Now that we’ve defined these types of event tech offerings, you may have noticed I am characterizing each option by how the data is captured and related. I’m a tech guy, so of course I’m thinking about relational data. But the reality of our world today is that if you’re not making all event tech decisions based at least in some part by the downstream data considerations, then you’re not functioning with a modern mindset, and you’re missing a huge opportunity.
Developing an organization into a data-centric culture comes from basing your decisions upon data-centric considerations. It might be hard to hear, but I’ll say it: A tech solution that has a great interface and an enticing value proposition but fails to move your organization toward realizing a better, consolidated, high-quality data store that can be mined for strategic value is not a tech solution you should pursue. It’s hard, but don’t sacrifice the larger and more critical data strategy for the short-term flash of the latest sexy product.

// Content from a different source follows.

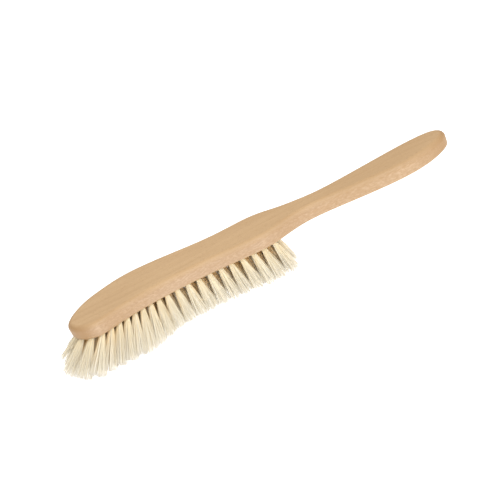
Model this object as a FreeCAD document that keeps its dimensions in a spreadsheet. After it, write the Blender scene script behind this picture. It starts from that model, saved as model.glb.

I know I didn’t tell you exactly which kind of vendor you should use. That’s because that decision is solely based on where you sit along the ‘enterprise data continuum,’ the capacity and capability of your IT staff, the change tolerance of your organization and the specifics of your strategic objectives. All these characteristics are unique to every organization. But I will leave you with this advice: If you’re not actively investing in developing a strong, data-minded culture and basing your event tech decisions primarily on how well it supports your strategic data vision, then you may want to recheck that approach.